Verheijen a aussi, évoqué les contraintes qui entravent jusque-là la transformation numérique de l’agriculture tunisienne, citant ” l’absence des infrastructures digitales nécessaires dans certaines régions (réseaux 4G, 5G réseau IOT et Cloud…), la faiblesse des possibilités de paiement digital, un cadre réglementaire peu favorable à l’accès aux données (open data)…”.

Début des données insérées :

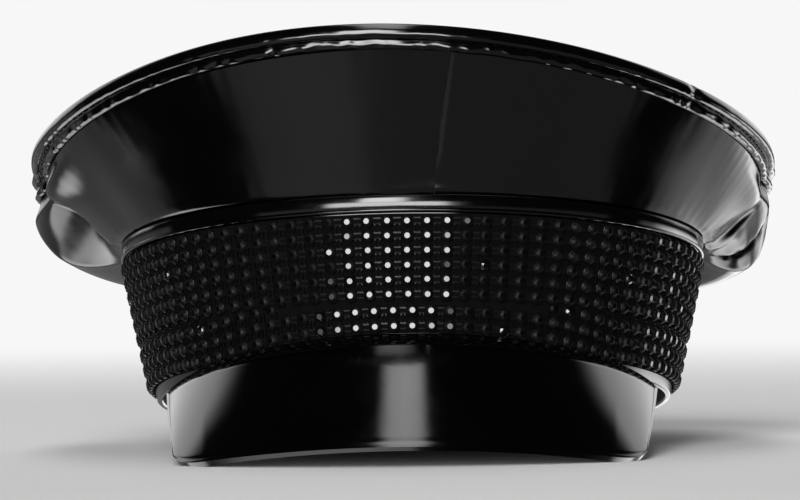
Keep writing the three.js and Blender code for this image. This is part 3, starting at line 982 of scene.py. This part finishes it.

Pour sa part, le représentant de la FAO, Philippe Ankers a considéré que “les nouvelles technologies constituent une porte ouverte à une nouvelle révolution de l’agriculture et des manières de penser la production alimentaire. Elles permettront, de changer la vie de milliers de petits agriculteurs, en leur donnant la possibilité d’une meilleure gestion de l’eau, un meilleur accès aux services, une véritable connexion avec les acheteurs potentiels, une meilleure prévention des risques, une réduction des coûts de production, une optimisation des rendements et une amélioration de la qualité”.

Toutefois, Ankers a estimé nécessaire de mettre en place une stratégie efficace de digitalisation de l’agriculture qui prend en compte tous les préalables nécessaires, au risque d’aggraver l’aliénation de certaines populations qui auraient du mal à adopter ces nouvelles technologies ou qui le feront avec un certain retard.